On November 6, 1919, the team presented their results to a joint meeting of the Royal Academy and the Royal Astronomical Society. In a series of presentations led by Frank Dyson, the team showed that the eclipse measurements taken spectacularly confirmed Einstein's equations. J. J. Thompson, the president of the Royal Society, described the experiment as "the most important result obtained in connection with the theory of gravitation since Newton's day." He added, "If it is sustained that Einstein's reasoning holds good - and it has survived two very severe tests in connection with the perihelion of Mercury and the present eclipse - then it is the result of one of the highest achievements in human thought."

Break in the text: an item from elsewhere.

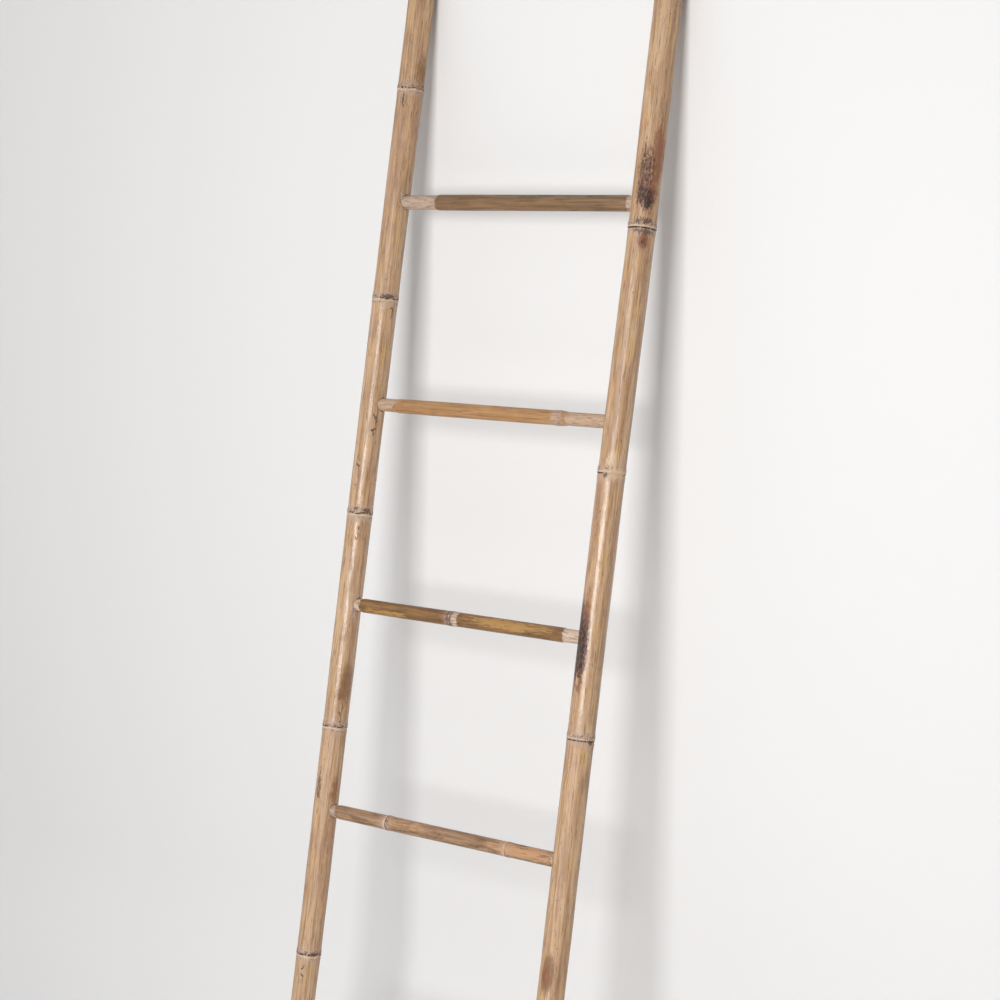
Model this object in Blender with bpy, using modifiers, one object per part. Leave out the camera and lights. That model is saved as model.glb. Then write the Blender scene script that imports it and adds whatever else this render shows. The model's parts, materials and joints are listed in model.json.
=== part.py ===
"""Bamboo ladder rack, leaning back as it stands against a wall.

Two hollow culm rails carry five thinner culm rungs. Each rung end is shaved to a tenon, sits in a
blind hole drilled through the rail's inner side, and is locked by a bamboo peg driven in from the
rail's back.

Metres, +Z up. +X runs along the rungs to the right, +Y points at the wall, and z = 0 is the floor.
The origin is on the floor, below the middle of the whole rack. Distances called heights are
counted along a rail, from the point where its axis meets the floor.
"""

import math
from dataclasses import dataclass

import bmesh
import bpy
from mathutils import Matrix

PARTS_COLLECTION = "bamboo_ladder_rack"
CUTTERS_COLLECTION = "cutters"

# Overall
RAIL_LENGTH = 2.000
RAIL_SPACING = 0.460  # between the axes of the two rails
LEAN = math.radians(12.0)
RUNG_COUNT = 5
FIRST_RUNG_HEIGHT = 0.340
RUNG_PITCH = 0.327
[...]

Time Magazine Sir Walter Eddington 1934 Cover of Time Magazine with Sir Walter Eddington
photo credit: Time Magazine

The experiment had proven that it was in fact possible to see an object that was physically behind another object. The achievement of Einstein's new theory and Eddington's experiment to prove that theory were enormous accomplishments in a continued golden age of astronomy which we are still enjoying today.

The day after the Burlington House meeting, Thompson's words appeared in the London Times. The New York Times published its own headlines: "All Lights Askew in the Heavens," and "Stars Not Where They Seemed or Were Calculated to Be but Nobody Need Worry." And of course Einstein instantly becomes a household name as the news spread around the world.

Greater Affects

The confirmation of the new scientific theory came just after World War I had ended. It was to many people an encouraging development that gave the world hope that humanity still showed promise even in the immediate aftermath of the apocalypse that was World War I.

"Not only is the universe stranger than we imagine, it is stranger than we can imagine."